Data rows:

-------

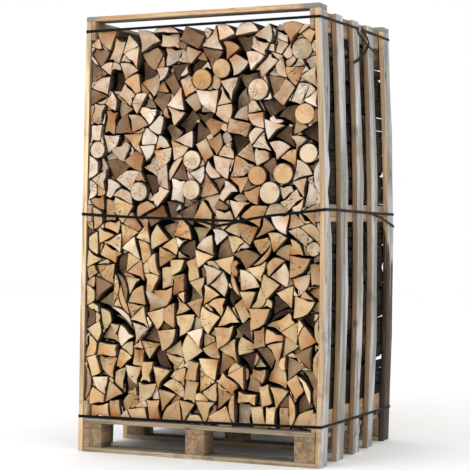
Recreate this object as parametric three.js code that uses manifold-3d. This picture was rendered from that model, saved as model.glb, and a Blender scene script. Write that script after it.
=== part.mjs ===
// Tall slatted crate of firewood on a wooden pallet, open at the front and at the back.
// Millimetres: X to the right along the front, Y into the depth, Z up, z = 0 on the ground.
import * as THREE from "three";
import { mergeGeometries, mergeVertices } from "three/addons/utils/BufferGeometryUtils.js";
import Module from "manifold-3d";

const wasm = await Module();
wasm.setup();
const { lerp, clamp, degToRad } = THREE.MathUtils;

// driving dimensions
const gap = 0.3;
const crate = { front: -500, back: 500, height: 2100 };
const pallet = { left: -609.3, length: 1200, thick: 22, boardWide: 98, blockSize: 100, blockTall: 95, deckBoards: 5 };
const wall = { top: 2078, thick: 25, steps: 8 };
const rail = { thick: 22, spans: [[162.2, 246], [1114, 1194], [1988, 2077.6]] };
const topRail = { left: -589, length: 1200, wide: 97 };
const strap = { wide: 13, thick: 1.2 };
const stack = {
  floor: 162.6,
  top: 2026,
  wallGap: 2.5,
  logGap: 2.2,
  looseGap: 2,
  rows: {
    front: { ends: -497, base: -456, back: -166 },
    middle: { front: -161, back: 161 },
    back: { ends: 497, base: 456, front: 166 },
  },
};
const deckTop = 3 * (pallet.thick + gap) + pallet.blockTall;

// side boards: where the front edge is along Y, how wide the board is, and how its rear edge waves
const rightBoards = [
  { y: crate.front, wide: 92, waves: [], knots: [[0, 92], [1000, 90], [1110, 84], [1190, 42], [1270, 38],
    [1360, 76], [1435, 46], [1520, 76], [1640, 88], [1760, 98], [2078, 98]], steps: 20 },
  { y: -284, wide: 88, waves: [[9, 610, 0.4], [5, 250, 1.1]] },
  { y: -56, wide: 82, waves: [[10, 720, 2.2], [4, 310, 0.2]] },
  { y: 152, wide: 84, waves: [[10, 830, 4.1], [4, 270, 2.5]] },
  { y: 404, wide: 90, waves: [[5, 560, 3.0]] },
];
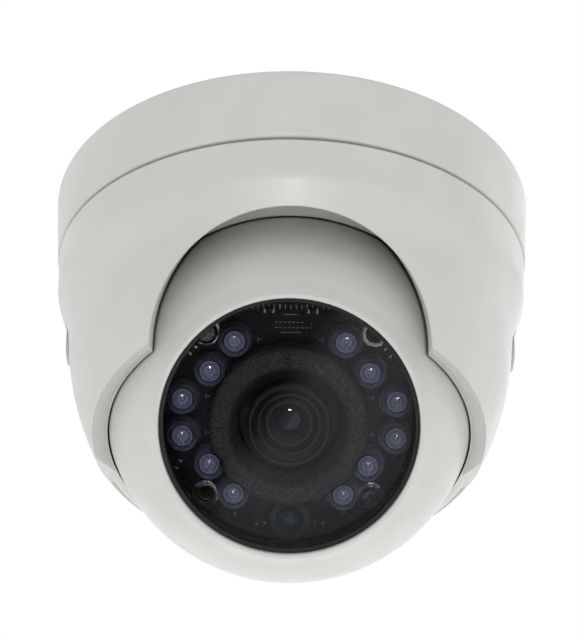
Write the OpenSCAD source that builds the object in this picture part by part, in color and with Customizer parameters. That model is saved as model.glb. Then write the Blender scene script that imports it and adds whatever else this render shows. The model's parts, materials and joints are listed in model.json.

-------

What you need to do: Repeat the whole listing exactly, keeping every line intact.

Solution to the exercise:
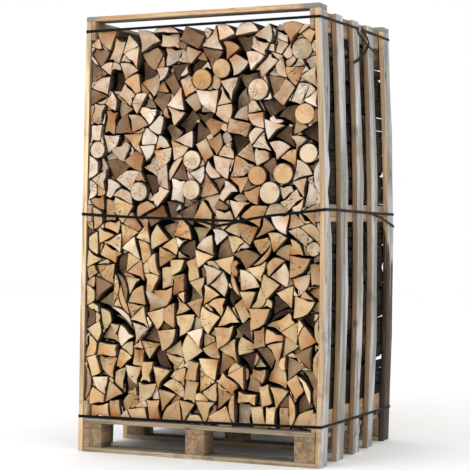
Recreate this object as parametric three.js code that uses manifold-3d. This picture was rendered from that model, saved as model.glb, and a Blender scene script. Write that script after it.
=== part.mjs ===
// Tall slatted crate of firewood on a wooden pallet, open at the front and at the back.
// Millimetres: X to the right along the front, Y into the depth, Z up, z = 0 on the ground.
import * as THREE from "three";
import { mergeGeometries, mergeVertices } from "three/addons/utils/BufferGeometryUtils.js";
import Module from "manifold-3d";

const wasm = await Module();
wasm.setup();
const { lerp, clamp, degToRad } = THREE.MathUtils;

// driving dimensions
const gap = 0.3;
const crate = { front: -500, back: 500, height: 2100 };
const pallet = { left: -609.3, length: 1200, thick: 22, boardWide: 98, blockSize: 100, blockTall: 95, deckBoards: 5 };
const wall = { top: 2078, thick: 25, steps: 8 };
const rail = { thick: 22, spans: [[162.2, 246], [1114, 1194], [1988, 2077.6]] };
const topRail = { left: -589, length: 1200, wide: 97 };
const strap = { wide: 13, thick: 1.2 };
const stack = {
  floor: 162.6,
  top: 2026,
  wallGap: 2.5,
  logGap: 2.2,
  looseGap: 2,
  rows: {
    front: { ends: -497, base: -456, back: -166 },
    middle: { front: -161, back: 161 },
    back: { ends: 497, base: 456, front: 166 },
  },
};
const deckTop = 3 * (pallet.thick + gap) + pallet.blockTall;

// side boards: where the front edge is along Y, how wide the board is, and how its rear edge waves
const rightBoards = [
  { y: crate.front, wide: 92, waves: [], knots: [[0, 92], [1000, 90], [1110, 84], [1190, 42], [1270, 38],
    [1360, 76], [1435, 46], [1520, 76], [1640, 88], [1760, 98], [2078, 98]], steps: 20 },
  { y: -284, wide: 88, waves: [[9, 610, 0.4], [5, 250, 1.1]] },
  { y: -56, wide: 82, waves: [[10, 720, 2.2], [4, 310, 0.2]] },
  { y: 152, wide: 84, waves: [[10, 830, 4.1], [4, 270, 2.5]] },
  { y: 404, wide: 90, waves: [[5, 560, 3.0]] },
];
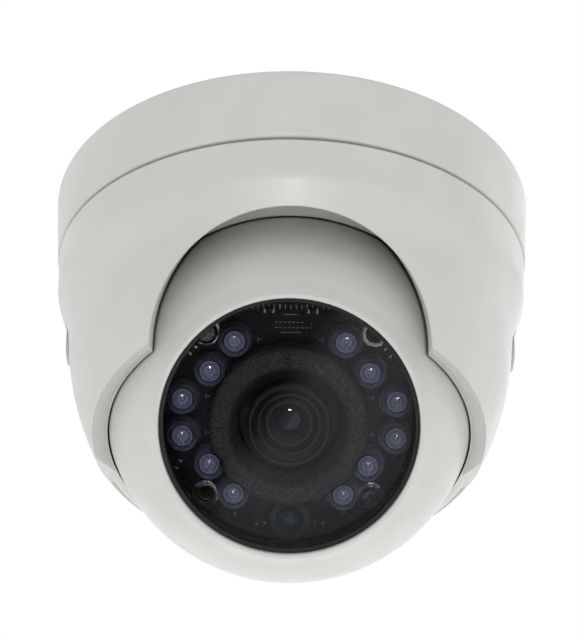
Write the OpenSCAD source that builds the object in this picture part by part, in color and with Customizer parameters. That model is saved as model.glb. Then write the Blender scene script that imports it and adds whatever else this render shows. The model's parts, materials and joints are listed in model.json.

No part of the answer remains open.